We don’t go to milongas because of a special occasion, a birthday celebration or whatever special. We go to milongas regularly because we like the music and the dancers. What matters for a dancer is the aesthetic experience of dancing. It is important that the music is good and the dancers are good. Of course, the beauty of the place, the lighting, etc. add to the experience. But if what you really appreciate is dancing, you’ll stick to a milonga that offers you what I mentioned first: good music and dancers.

Of course you may like to meet new people, chat, be in a crowd; but you could also find all these experiences outside Tango. We should look for the essence of Tango experience, and that involves the appreciation of the aesthetics of Tango and its dance.

You have to be aware that your level of commitment to Tango, understanding of the art, sensitivity to Tango will affect other participants of the milonga. You can compare it with going to a concert. Is not the same appreciation for the educated in the kind of music performed and not (or mildly) educated. Also, consider that you have to play, because the milonga is a participative event, not one where you merely act as an audience.
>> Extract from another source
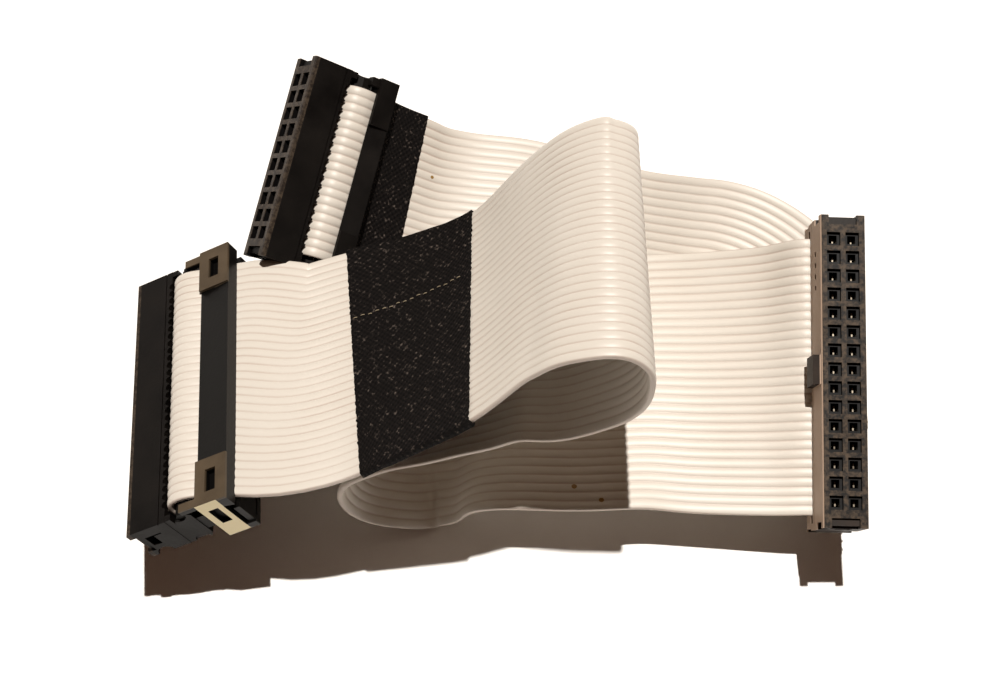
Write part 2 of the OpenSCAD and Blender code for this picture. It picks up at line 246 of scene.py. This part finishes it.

Dance is an expression of beauty that is not mainly visual. You discover Tango as a dance through your eyes. Tango has visual components. But the visual beauty of Tango is the manifestation of internal mechanisms that make it possible, not the opposite. It would be wrong to start the construction of your dance from the visual end of it. What we see is the result, the glow of Tango.

Tango is a kinetic experience, with all the sensual aspects the sensations of our body and our partner’s body provoke in us, and an auditory experience. Tango music tells us the way to move in connection to our partner.

It is not Tango if you dance with the goal to be seen.

To see is important as a guide. When I watch people dancing Tango at the milongas I let my eyes guide me. They will stop at the couple that dances for each other, to the music that is played, respecting everyone around, assuming a good posture, letting everything fall in place effortlessly, not trying hard, not forcing steps.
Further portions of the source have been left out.